POORT planned and implemented a Community Stewardship Area, which encompasses the historic fishing grounds of the Port Orford fleet as well as the adjacent watershed. As part of the Stewardship area, POORT, with the support of the Port Orford community and its fishermen, established the boundaries of Redfish Rocks Research Reserve, one of the first two reserves that Oregon State officials adopted this past July after reviewing proposals for 20 locations.

"Port Orford is a leading example of a place that's taking a bottom-up, community approach to EBM—where commercial fishermen are partnering with resource managers and a nongovernmental organization to promote sustainable fishing opportunities and protect the marine environment," said Daria Siciliano, SeaWeb's Director of Science.

SeaWeb's visit to this coastal community was part of a collaboration with POORT that launched in May 2009 to support the implementation of the local coastal ecosystem-based management initiative. The workshops were designed to assist POORT in presenting the concepts and benefits of ecosystem-based management to the larger Port Orford community so as to facilitate the organization's efforts moving forward.

Workshop attendees play Trade-Off!

Port Orford Mayor Jim Auborn and commercial fisherman Mike Ashdown play Trade-Off!, a marine spatial planning board game co-developed by SeaWeb and the University of Maryland. Briana Goodwin, POORT

As part of their first workshop, titled: "Marine Spatial Planning: Finding Space For All in Our Crowded Seas," SeaWeb and POORT invited commercial fishermen, elected officials, agency representatives and various other local stakeholders for a discussion on marine spatial planning, ecosystem services and tradeoffs. About 20 participants attended the presentation, interacted with one another, and played Trade-Off!, a board game co-developed by SeaWeb and the University of Maryland. This game allows players to take on the roles of different coastal stakeholders who, through the process of negotiating uses and activities of different areas within a coastal community, learn to better understand the principles of a marine spatial planning process and how to navigate its challenges.

The second workshop, titled "Managing the Port Orford Community Stewardship Area," used Garrison Lake, a local brackish water lake that serves as the community's secondary drinking water source and that has a number of environmental and management issues, as an ecosystem-based management case study so participants could discuss this local issue through this management approach to solving its issues.
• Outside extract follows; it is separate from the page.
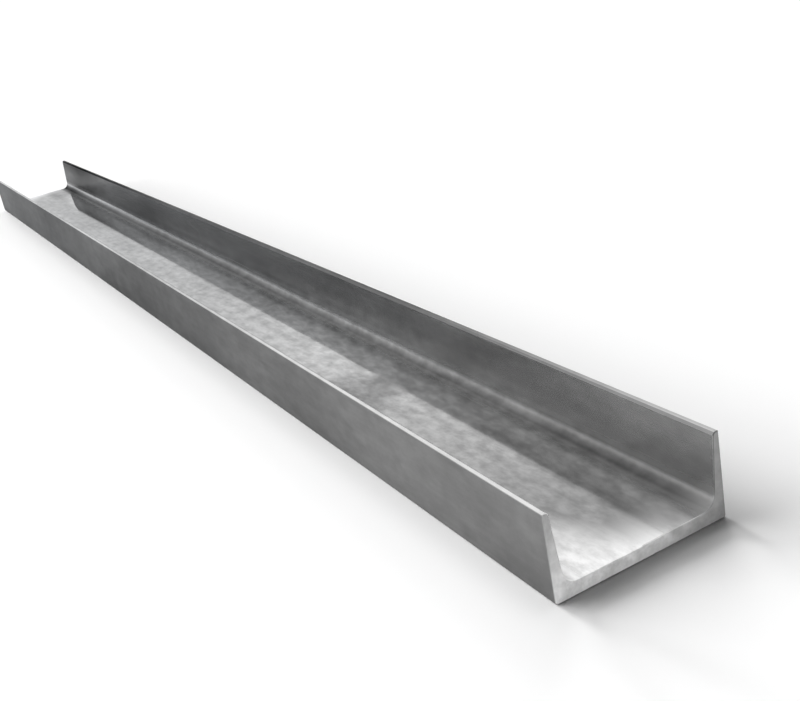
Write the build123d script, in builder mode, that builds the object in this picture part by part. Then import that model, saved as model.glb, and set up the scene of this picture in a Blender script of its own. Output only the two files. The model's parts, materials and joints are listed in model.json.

Members of the Port Orford community interacted with a diverse range of stakeholders and shared their perspectives on how to reconcile human and environmental needs in managing their local natural resources.

Workshop attendees play TradeOff!

Local stakeholders in Port Orford play the marine spatial planning game Trade-Off!. Briana Goodwin, POORT

"The workshops brought together a diverse range of stakeholders who might not normally sit at the table together and exchange ideas," Siciliano said. "Those are the kind of constructive conversations and stakeholder engagement needed for a successful EBM outcome."

As part of the ongoing collaboration, SeaWeb and POORT consulted with survey experts Sowmya Anand at the University of Illinois at Chicago, Amanda Scott from The Strategy Team and Neil Malhotra at Stanford University to develop a survey to gauge Port Orford's citizen's thoughts and concerns on the health and management of their local coast, ocean and natural resources. The survey was received positively by community members, who filled out the questionnaire in large numbers. In the future, SeaWeb and POORT will use the survey's results to better address the needs of the community and guide some of POORT's outreach efforts on the management of Port Orford's coast, ocean and natural resources within an EBM framework.